German Frers on Stealth: “The brief was: ‘I want a boat that will give me pleasure. It’s going to be called Stealth. It’s going to be black with black sails.’ It was high-performance, good looking and pointed the way towards a new type of yacht.” Photo: Gilles Martin Raget

Other landmark designs have been Jim Clark’s 155ft sloop Hyperion, built in 1996, a fully networked vessel that had 60km of fibre optic cabling to her self-learning computer controlled systems. Then Agnelli’s Extra Beat follow-up, the 1995 Stealth – 98ft of pure speed and able to hold 30-knot speeds with minimal crew and scarcely more than a head, a sofa and means to boil a kettle.

One of the most beautiful designs is the 140ft classic ketch Rebecca, commissioned by owner Charles Butt in 1999 and still referenced 20 years later as one of the most soul-stirring and elegant yachts afloat.

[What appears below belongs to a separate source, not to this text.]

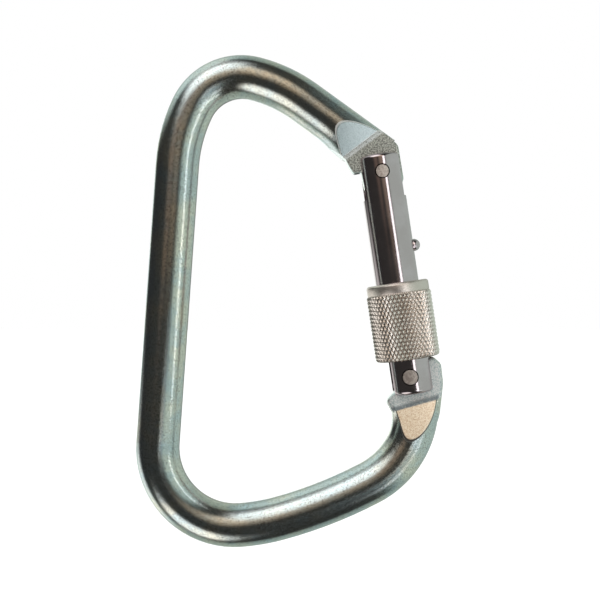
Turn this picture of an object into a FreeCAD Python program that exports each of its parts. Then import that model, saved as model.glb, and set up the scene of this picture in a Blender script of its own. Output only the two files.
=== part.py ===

Frank Gehry, the architect, chose to work with Germán Frers on his own, slightly eccentric flush-decked Foggy, launched in 2015, something that shows Frers is appreciated as much by the cognoscenti as by owners of humbler production boats. Asked about their popularity, Mani says: “Clients come to us because they could not find what they liked on the market. For them, none of the existing yachts were seakindly or efficient in terms of drag.”


The distinctive Foggy, was a commission for architect Frank Gehry

Many clients come for motorboats, too, often from a sailing background. In 2017 Baltic Yachts launched the first MY78, for which Mani was the designer. It utilises lightweight composite construction and Mani believes it is a breakthrough combination of low displacement, high performance, fuel efficient, seakindly hull forms.

Germán Frers says all the miles that three generations have logged at sea go to shape yachts that are not just practical and efficient but sensuous too. “My father once said to me that ‘between the faces of Sophia Loren and San Martin [an 18th Century Argentine war hero] is only a few millimetres of difference, but the effect is very different’.” It is with these subtleties that the Frers, grandfather, father and son, have excelled.